A recurrent network has an additional weight matrix that connects back to itself for every element of a sequence, allowing each output to be informed by previous computations. This gives them a kind of memory, allowing them to be used in problems where the output of one element of a sequence is altered by others in that same sequence. Text prediction (e.g. predicting the last word in 'The dog has a loud bark'), could be accomplished using a RNN.

One of the limitations of a simple RNN is that it has trouble remembering long-range dependencies. For example, it would perform poorly if we had a sentence that went 'I'm allergic to shellfish' and then 1000 words about various foods later 'I would die if I ate a prawn'. As we progress in the sequence, the less significance our model places on earlier dependencies. 

[A LTSM cell](https://www.youtube.com/watch?v=9zhrxE5PQgY) is used to be more selective about what to forget and what to remember, instead of using long term memory for everything all the time. 

**Disclaimer: I decided to use LTSM largely because I wasn't sure what to use, and it sounded interesting to learn about. In hindsight, it's not that useful for sentiment analysis. Reviews/opinion text tends to be quite short, and long-range dependencies don't crop up often. Generally, a persons sentiment within a piece of text remains more or less the same for the duration of the text. Nevertheless, without the benefit of hindsight, and being keen just to jump in and try something, it's what I used.**

To add a LTSM cell as our second layer we import the keras LSTM class and add it to our model, passing in the dimension size we expect as output of the previous layer. Bidirectional is just a wrapper for Recurrent Neural Networks in keras.
For the final layer, we once again use the sigmoid activation function for classification.

In [11]:
from keras.layers import LSTM

model.add(Bidirectional(LSTM(DIMENSIONS)))
model.add(Dense(1, activation='sigmoid'))

### Compile and Train:
**EPOCHS:**
One of the main goals of our network is to find the most representative weight values.

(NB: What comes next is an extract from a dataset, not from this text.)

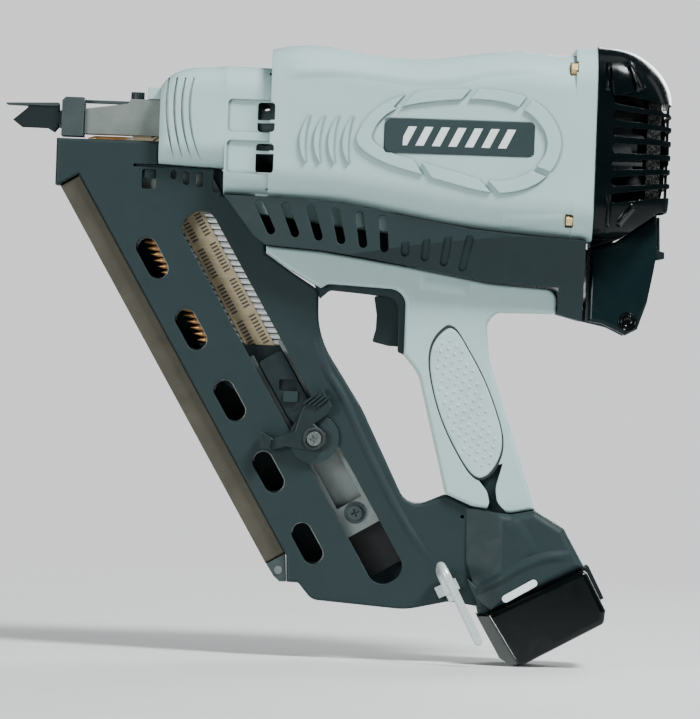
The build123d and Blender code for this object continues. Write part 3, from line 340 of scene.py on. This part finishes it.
materials = {
    "charcoal_plastic": moulded("charcoal_plastic", CHARCOAL, 0.56, 1500, 0.06, 0.1, 1.9, 0.9, specular=0.24),
    "grey_plastic": moulded("grey_plastic", HOUSING_GREY, 0.46, 2600, 0.02, 0.035, 1.12, 0.9, specular=0.4),
    "gloss_black": moulded("gloss_black", (0.0008, 0.0018, 0.002), 0.17, 2600, 0.001, 0.05, 3.0,
                           specular=0.3),
    "soft_pad": elastomer("soft_pad", (0.40, 0.535, 0.525), 0.6),
    "badge": moulded("badge", (0.022, 0.038, 0.04), 0.55, 1800, 0.01, 0.06, 2.0, specular=0.25),
    "brass_bolt": metal("brass_bolt", (0.72, 0.5, 0.24), 0.33, stain=0.6),
    "cast_metal": metal("cast_metal", (0.21, 0.236, 0.218), 0.58, grain=1600, depth=0.08, metallic=0.7),
    "dark_steel": metal("dark_steel", (0.058, 0.078, 0.08), 0.5, grain=1200, depth=0.03, metallic=0.6,
                        edge_light=3.0),
    "steel": metal("steel", (0.27, 0.305, 0.29), 0.4, brushed=ALONG_MAGAZINE, stain=0.7),
    "bright_steel": metal("bright_steel", (0.62, 0.68, 0.67), 0.3, depth=0.01, metallic=0.35, stain=0.8,
                          edge_light=1.05),
    "aluminium": metal("aluminium", (0.085, 0.078, 0.058), 0.5, brushed=ALONG_MAGAZINE, metallic=0.6,
                       edge_light=1.25),
    # painted shade: the head's alloy is given a dark colour because it is seen in shade through the louvres
    "head_alloy": metal("head_alloy", (0.20, 0.21, 0.21), 0.36, grain=700, stain=0.6),
    "nail_steel": coated_nails(),
    "paper": kraft_paper(),
    "black_plastic": moulded("black_plastic", (0.009, 0.017, 0.0185), 0.45, 1800, 0.03, 0.08, 3.0,
                             specular=0.3),
    "band_plastic": moulded("band_plastic", (0.048, 0.054, 0.05), 0.45, 1500, 0.05, 0.06, 1.5, specular=0.35),
    "light_plastic": moulded("light_plastic", (0.72, 0.78, 0.77), 0.38, 2200, 0.01, 0.03, 1.1),
    "black_rubber": elastomer("black_rubber", (0.010, 0.014, 0.015)),
    "board": circuit_board(),
    "ceramic_white": moulded("ceramic_white", (0.75, 0.75, 0.7), 0.2, depth=0.01, edge_light=1.1, coat=0.7),
    "can_metal": metal("can_metal", (0.78, 0.79, 0.78), 0.3, metallic=0.7, stain=0.88),
    "cell_wrap": moulded("cell_wrap", (0.03, 0.12, 0.26), 0.3, depth=0.02, edge_light=1.3, coat=0.4),
    "filter_foam": foam(),
}

# nodes whose finish differs a little from the rest of their slot
variants = {
    "fuel_door": moulded("door_black", (0.004, 0.011, 0.0125), 0.27, 2200, 0.01, 0.04, 2.2, specular=0.18),
    "head_cover": moulded("cover_black", (0.0012, 0.003, 0.0035), 0.22, 2200, 0.003, 0.05, 2.5, specular=0.2),
    "contact_foot": metal("blackened_steel", (0.006, 0.014, 0.0155), 0.5, grain=1200, metallic=0.5,
                          edge_light=4.0),
    # the channel's steel carries painted shade down in its pocket
    "nail_channel": metal("channel_steel", (0.33, 0.37, 0.35), 0.4, brushed=ALONG_MAGAZINE, stain=0.75,
                          painted_shade_from=CHANNEL_SHADE_START),
    "feeder_fittings": metal("oxidised_steel", (0.028, 0.046, 0.048), 0.5, grain=900, metallic=0.6,
                             edge_light=3.0),
}


def dress_cad_nodes():
    """Gives every CAD node its slot's material, and smooth shading across gentle angles."""
    slots = {row["node"]: row["material_slot"] for row in frame["record"]["subparts"]}
    for name, node in frame["nodes"].items():
        mesh = node.data
        mesh.materials.clear()
        mesh.materials.append(variants.get(name) or materials[slots[name]])
        mesh.polygons.foreach_set("material_index", [0] * len(mesh.polygons))
        mesh.shade_smooth()
        mesh.set_sharp_from_angle(angle=SMOOTH_ANGLE)


# ---- pieces made here ---------------------------------------------------------------------------------

def surface_of(*names):
    """One search tree over several CAD nodes' surfaces, in metres."""
    vertices, faces = [], []
    for name in names:
        mesh = frame["nodes"][name].data
        first = len(vertices)
        vertices.extend(v.co.copy() for v in mesh.vertices)
        faces.extend([first + k for k in face.vertices] for face in mesh.polygons)
    return BVHTree.FromPolygons(vertices, faces)


def face_y(tree, x, z, sign):
    """Outermost y in millimetres of a surface at a side-view point, on the side of sign, or None."""
    found = tree.ray_cast(Vector((x * MM, sign * PROBE_DISTANCE, z * MM)), Vector((0, -sign, 0)))[0]
    return None if found is None else found.y / MM


def side_middle(node):
    """Middle of a CAD node's box in the side view, in millimetres."""
    low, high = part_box(node)
    return (low.x + high.x) / 2 / MM, (low.z + high.z) / 2 / MM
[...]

It does this iteratively - by trying out values and slowing adjusting them to get closer and closer to the target output. In order to accomplish this, a full dataset can be passed multiple times to the same neural network. One pass is called an epoch. As the number of epochs increases, the more the weights of a network have a chance to change. Too few epochs and the model is underfit - it performs poorly on any data. Too many and it overfits - it performs really well on the training data, but isn’t general enough to predict anything new. 

**BATCH_SIZE:**
That said, unless it’s quite small to begin with, you can’t pass an entire dataset into a network at once. Large datasets are trained in batches. The size and number of batches also depends on the dataset, but you’d expect to see sizes somewhere between 200-600. 

**VAL_SPLIT:**
The validation split is a percentage representation. A percentage of data is selected from the training data to use as test data between each pass. This keeps our test data unseen until our model has finished training and is evaluated.

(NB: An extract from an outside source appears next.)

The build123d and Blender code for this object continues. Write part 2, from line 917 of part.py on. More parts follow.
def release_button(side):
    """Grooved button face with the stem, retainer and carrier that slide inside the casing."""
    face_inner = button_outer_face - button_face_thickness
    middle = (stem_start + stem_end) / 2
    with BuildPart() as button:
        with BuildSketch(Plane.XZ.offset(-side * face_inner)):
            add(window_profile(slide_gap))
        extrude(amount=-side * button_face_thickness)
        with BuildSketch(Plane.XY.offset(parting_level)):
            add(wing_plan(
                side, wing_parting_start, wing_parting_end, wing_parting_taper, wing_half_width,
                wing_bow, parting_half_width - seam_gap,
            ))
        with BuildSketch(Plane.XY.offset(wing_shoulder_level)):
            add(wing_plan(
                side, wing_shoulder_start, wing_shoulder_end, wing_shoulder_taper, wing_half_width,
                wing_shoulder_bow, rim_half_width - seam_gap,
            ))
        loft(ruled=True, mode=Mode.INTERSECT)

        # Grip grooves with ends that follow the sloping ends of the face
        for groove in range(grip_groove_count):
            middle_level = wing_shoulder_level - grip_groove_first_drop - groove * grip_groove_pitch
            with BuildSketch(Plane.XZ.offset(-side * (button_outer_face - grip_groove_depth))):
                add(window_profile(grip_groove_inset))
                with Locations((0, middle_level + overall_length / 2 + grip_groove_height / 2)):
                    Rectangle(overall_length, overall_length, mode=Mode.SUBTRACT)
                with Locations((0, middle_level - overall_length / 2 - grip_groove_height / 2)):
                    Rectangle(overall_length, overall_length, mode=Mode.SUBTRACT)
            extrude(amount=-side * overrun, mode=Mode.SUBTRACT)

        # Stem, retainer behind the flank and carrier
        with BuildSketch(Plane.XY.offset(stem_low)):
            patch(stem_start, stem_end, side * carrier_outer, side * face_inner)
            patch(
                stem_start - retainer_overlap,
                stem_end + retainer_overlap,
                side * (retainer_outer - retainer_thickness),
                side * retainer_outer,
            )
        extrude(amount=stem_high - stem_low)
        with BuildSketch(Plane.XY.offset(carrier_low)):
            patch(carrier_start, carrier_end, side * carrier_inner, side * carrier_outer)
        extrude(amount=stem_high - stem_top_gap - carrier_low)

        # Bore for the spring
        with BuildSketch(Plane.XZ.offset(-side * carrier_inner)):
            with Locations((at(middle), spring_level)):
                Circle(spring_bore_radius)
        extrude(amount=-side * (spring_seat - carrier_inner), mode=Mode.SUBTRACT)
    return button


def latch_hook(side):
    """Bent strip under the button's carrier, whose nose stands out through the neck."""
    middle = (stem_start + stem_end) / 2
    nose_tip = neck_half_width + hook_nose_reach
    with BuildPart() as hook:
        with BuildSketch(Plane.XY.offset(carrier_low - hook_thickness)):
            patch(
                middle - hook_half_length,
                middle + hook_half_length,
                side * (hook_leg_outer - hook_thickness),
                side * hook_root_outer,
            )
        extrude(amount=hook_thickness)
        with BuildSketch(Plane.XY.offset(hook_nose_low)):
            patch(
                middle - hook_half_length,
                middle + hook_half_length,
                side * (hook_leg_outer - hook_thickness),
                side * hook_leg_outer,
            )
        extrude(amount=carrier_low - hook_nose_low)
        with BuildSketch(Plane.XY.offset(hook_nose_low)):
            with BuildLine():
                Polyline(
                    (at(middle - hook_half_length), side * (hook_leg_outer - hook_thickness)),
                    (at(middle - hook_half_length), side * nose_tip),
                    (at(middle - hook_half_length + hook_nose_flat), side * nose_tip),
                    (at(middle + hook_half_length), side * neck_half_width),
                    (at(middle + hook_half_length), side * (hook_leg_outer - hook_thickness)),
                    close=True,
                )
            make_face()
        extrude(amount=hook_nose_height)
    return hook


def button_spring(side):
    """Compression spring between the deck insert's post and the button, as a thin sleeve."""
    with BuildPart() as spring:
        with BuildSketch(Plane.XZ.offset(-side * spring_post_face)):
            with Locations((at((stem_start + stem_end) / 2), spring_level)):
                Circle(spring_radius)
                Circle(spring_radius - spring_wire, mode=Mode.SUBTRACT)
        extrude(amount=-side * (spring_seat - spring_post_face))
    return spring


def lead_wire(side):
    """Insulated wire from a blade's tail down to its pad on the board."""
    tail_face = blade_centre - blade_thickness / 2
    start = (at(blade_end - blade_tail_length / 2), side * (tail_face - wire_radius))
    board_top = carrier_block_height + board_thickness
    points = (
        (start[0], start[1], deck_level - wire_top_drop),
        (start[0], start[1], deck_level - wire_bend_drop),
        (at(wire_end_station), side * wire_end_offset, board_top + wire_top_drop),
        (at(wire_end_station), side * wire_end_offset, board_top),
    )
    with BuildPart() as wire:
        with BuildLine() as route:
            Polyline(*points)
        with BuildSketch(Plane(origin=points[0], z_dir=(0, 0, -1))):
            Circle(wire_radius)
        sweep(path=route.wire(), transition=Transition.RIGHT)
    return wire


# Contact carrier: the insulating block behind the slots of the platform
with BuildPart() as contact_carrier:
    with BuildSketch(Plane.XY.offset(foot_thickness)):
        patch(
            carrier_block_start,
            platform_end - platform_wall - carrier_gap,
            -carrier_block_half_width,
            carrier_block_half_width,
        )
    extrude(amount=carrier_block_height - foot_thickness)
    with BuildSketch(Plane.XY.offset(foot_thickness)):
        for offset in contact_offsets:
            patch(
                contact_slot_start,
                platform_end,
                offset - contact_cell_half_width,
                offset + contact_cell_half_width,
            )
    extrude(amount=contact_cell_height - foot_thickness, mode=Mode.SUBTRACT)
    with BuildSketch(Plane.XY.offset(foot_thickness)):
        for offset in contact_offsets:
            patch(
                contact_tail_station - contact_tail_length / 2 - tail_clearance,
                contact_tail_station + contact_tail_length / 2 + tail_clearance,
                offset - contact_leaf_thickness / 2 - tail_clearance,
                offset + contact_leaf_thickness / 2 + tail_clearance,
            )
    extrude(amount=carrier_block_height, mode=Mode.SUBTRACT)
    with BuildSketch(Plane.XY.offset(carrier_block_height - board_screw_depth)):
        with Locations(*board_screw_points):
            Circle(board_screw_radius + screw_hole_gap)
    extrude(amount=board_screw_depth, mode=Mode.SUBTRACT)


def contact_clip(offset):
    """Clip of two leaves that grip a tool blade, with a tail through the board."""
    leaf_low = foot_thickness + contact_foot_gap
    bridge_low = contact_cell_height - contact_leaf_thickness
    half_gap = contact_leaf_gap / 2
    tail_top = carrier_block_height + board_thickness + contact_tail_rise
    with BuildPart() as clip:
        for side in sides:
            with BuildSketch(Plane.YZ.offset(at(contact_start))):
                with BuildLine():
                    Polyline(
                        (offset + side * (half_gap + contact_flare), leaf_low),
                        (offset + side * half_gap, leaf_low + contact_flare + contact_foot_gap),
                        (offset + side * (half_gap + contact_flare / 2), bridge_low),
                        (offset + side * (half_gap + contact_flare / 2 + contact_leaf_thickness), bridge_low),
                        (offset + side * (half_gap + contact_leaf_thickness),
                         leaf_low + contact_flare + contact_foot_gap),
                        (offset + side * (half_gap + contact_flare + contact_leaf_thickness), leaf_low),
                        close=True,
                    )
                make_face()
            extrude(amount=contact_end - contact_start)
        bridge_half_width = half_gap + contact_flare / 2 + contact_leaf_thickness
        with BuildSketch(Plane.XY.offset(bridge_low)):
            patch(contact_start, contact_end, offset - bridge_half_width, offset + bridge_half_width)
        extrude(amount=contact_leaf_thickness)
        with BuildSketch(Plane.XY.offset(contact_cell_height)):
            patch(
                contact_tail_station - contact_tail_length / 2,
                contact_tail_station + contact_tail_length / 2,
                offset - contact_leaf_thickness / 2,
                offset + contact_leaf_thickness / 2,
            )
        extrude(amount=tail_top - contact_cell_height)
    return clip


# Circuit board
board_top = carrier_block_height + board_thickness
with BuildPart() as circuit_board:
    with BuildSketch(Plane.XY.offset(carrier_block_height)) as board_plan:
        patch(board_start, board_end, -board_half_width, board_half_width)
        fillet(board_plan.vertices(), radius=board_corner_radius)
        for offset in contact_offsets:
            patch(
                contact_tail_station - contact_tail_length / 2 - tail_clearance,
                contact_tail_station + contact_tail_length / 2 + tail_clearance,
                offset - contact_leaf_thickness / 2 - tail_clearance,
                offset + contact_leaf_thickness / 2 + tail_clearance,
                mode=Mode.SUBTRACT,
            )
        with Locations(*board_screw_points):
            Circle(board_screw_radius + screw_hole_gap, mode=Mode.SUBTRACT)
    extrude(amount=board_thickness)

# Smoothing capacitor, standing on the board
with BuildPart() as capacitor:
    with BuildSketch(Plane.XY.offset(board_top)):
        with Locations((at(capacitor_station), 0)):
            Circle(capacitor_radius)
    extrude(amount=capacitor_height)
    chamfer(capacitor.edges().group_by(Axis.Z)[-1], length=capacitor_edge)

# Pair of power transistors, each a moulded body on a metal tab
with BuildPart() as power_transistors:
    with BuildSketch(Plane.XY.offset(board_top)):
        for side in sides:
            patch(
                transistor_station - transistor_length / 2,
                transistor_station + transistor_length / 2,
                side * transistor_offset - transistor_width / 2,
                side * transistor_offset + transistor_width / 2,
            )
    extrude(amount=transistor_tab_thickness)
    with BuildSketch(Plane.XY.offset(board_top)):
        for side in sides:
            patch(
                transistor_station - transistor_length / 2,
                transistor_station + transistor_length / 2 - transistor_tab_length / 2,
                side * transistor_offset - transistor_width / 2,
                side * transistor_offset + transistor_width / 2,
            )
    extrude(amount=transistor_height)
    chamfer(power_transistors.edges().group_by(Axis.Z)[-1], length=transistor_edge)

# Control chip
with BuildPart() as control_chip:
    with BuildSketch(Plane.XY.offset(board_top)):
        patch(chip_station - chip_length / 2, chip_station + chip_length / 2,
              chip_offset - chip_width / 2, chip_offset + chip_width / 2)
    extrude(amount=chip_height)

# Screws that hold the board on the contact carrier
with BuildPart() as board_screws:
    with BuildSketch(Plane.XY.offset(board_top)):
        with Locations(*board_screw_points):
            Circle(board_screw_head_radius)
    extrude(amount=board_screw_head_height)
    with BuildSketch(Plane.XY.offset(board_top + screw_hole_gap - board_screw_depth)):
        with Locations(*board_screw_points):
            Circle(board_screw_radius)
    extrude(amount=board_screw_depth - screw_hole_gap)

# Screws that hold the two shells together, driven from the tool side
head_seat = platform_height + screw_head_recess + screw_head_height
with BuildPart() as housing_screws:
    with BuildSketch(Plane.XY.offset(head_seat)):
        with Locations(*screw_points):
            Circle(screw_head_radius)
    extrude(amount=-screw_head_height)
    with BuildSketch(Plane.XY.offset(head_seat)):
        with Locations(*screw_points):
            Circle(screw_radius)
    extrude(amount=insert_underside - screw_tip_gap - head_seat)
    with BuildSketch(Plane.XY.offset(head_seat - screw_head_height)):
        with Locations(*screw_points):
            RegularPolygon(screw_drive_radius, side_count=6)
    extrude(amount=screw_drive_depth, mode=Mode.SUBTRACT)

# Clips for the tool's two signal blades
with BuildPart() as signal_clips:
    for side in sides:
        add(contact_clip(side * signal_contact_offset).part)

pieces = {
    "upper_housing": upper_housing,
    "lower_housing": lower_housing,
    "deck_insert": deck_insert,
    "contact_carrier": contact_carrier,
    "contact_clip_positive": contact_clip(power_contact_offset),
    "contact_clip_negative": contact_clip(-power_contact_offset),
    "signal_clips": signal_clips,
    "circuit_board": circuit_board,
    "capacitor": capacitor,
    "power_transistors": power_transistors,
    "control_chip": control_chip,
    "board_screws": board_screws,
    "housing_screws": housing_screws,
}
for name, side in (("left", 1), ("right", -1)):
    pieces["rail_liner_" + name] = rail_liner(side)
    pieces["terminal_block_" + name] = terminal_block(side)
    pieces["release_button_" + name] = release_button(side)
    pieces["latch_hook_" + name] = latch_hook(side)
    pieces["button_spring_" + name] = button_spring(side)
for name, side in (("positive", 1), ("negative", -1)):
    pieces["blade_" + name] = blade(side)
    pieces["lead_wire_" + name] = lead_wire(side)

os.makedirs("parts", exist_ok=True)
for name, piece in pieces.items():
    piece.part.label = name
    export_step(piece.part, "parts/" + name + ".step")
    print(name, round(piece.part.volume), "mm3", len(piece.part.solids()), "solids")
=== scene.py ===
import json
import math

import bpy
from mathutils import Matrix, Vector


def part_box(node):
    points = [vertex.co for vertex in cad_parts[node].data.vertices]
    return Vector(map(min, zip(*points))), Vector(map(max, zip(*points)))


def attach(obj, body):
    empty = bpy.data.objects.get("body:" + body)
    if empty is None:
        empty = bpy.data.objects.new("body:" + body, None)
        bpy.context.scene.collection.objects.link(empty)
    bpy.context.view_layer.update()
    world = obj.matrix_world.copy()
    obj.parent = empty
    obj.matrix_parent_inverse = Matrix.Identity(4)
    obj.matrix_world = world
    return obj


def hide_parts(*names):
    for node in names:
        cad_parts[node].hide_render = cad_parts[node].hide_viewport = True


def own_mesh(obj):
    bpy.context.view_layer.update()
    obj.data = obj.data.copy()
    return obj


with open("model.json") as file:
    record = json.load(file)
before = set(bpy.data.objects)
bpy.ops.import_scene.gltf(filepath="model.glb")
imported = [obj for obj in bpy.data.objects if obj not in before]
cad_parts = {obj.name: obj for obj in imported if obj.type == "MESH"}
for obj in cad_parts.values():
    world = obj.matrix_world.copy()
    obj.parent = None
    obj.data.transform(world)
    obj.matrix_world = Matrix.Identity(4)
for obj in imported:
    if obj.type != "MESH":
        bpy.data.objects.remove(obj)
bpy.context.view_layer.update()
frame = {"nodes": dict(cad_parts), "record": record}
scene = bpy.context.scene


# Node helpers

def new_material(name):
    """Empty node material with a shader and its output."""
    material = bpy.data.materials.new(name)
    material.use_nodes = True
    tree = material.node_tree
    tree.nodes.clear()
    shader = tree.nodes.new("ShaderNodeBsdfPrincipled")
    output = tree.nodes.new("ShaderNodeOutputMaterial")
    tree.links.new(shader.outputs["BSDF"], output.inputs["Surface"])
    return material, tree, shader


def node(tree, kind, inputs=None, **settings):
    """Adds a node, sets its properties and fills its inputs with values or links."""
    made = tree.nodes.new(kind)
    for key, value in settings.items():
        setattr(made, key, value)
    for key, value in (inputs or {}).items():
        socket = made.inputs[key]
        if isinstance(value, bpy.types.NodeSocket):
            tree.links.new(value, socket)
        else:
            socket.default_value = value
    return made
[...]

We compile and fit this model just as we did the last.

In [12]:
EPOCHS = 4
BATCH_SIZE = 200
VAL_SPLIT = 0.1
model.compile(optimizer='rmsprop', loss='binary_crossentropy', metrics=['acc']) 
model.fit(x_train, y_train, epochs=EPOCHS, batch_size=BATCH_SIZE, validation_split=VAL_SPLIT)

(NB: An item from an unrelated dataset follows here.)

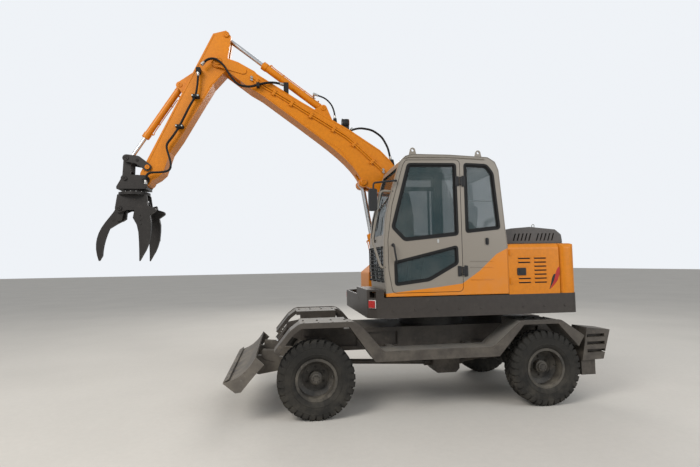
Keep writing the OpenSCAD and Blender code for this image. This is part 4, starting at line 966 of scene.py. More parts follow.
def rounded(outline: Sequence, r: float, n: int = 5) -> list[tuple[float, float]]:
    """Rounds every corner of an outline with a smooth bend.

    Args:
        outline: the outline.
        r: how far before the corner the bend starts.
        n: how many steps the bend has.

    Returns:
        The rounded outline.
    """
    made = []
    for i, p in enumerate(outline):
        a, b, c = Vector(outline[i - 1]), Vector(p), Vector(outline[(i + 1) % len(outline)])
        s = b + (a - b).normalized() * min(r, 0.45 * (a - b).length)
        e = b + (c - b).normalized() * min(r, 0.45 * (c - b).length)
        for k in range(n + 1):
            t = k / n
            made.append(tuple(s * (1 - t) ** 2 + b * 2 * t * (1 - t) + e * t * t))
    return made


def square(x0: float, z0: float, x1: float, z1: float) -> list[tuple[float, float]]:
    """The counterclockwise outline of an upright rectangle between two corners."""
    return [(x0, z0), (x1, z0), (x1, z1), (x0, z1)]


def border(shape: Shape, outer: Sequence, inner: Sequence, y0: float, y1: float) -> Shape:
    """Adds a flat frame between two outlines with as many points.

    Args:
        shape: the shape that it goes to.
        outer: its outer outline.
        inner: its inner outline.
        y0: where it starts along y.
        y1: where it ends along y.

    Returns:
        The shape.
    """
    n = len(outer)
    points = [(x, y, z) for y in (y0, y1) for line in (outer, inner) for x, z in line]
    faces = []
    for i in range(n):
        j = (i + 1) % n
        faces += [(i, j, n + j, n + i), (2 * n + i, 3 * n + i, 3 * n + j, 2 * n + j),
                  (i, 2 * n + i, 2 * n + j, j), (n + i, n + j, 3 * n + j, 3 * n + i)]
    return shape.add(points, faces)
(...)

Train on 22500 samples, validate on 2500 samples
Epoch 1/4
Epoch 2/4
Epoch 3/4
Epoch 4/4


<keras.callbacks.History at 0x12a1a3e4e80>

### Evaluate:
In our simple model from earlier, we scored 88% accuracy. Now, even after using more sophisticated techniques, like a Word Embeddings and a Recurrent Neural Network, we get an accuracy of about 85%. What's our fancy AI up to?!

In [13]:
print(model.evaluate(x_test, y_test, batch_size=BATCH_SIZE))

[0.34869458270072939, 0.84640000009536742]


## Predicting on our own blurb:
Again, we do a sanity check by testing on brand new test data from our brains:

In [15]:
my_blurb = "The spider is ugly"
listOfWords = my_blurb.split()

encoded_review = [1]
for word in listOfWords:
    if word in word_index and word_index[word] < TOP_WORDS:
        index = word_index[word] + OFFSET
    else:
        index = 2

    encoded_review.append(index)

data = np.array(encoded_review)  
data.shape = [1,len(encoded_review)]
x_custom_test = sequence.pad_sequences(data, maxlen=MAX_LEN)                                                       
print(loaded_model.predict(np.array(x_custom_test)))

[[ 0.08695981]]


Again, we've got a correctly negative classification, but look how much more confident it is about it! Before it was 0.35, and now it's absolutely convinced "The spider is ugly" is a negative sentiment with 0.09.

This model is getting slightly worse accuracy ratings than the quicker, dumber model, but it’s so much more confident in its predictions. When predicting, the models output a number that could be thought of as a confidence ranking. The more polar the number, the more sure it is that it has classified the sentiment correctly So if it classified something as 0.01, it would be so so sure it was negative, whereas a 0.51 ranking would represent it having no blimin’ clue, really. Could be positive or negative, but it’s slightly more towards positive, so it’ll classify it that way.

I’m wary of using this analogy before getting my marks back, but I think of it as being the difference between a C and an A student. They both pass the same tests, but in the coming semester, as the material gets more complex, the A student is probably going to respond better.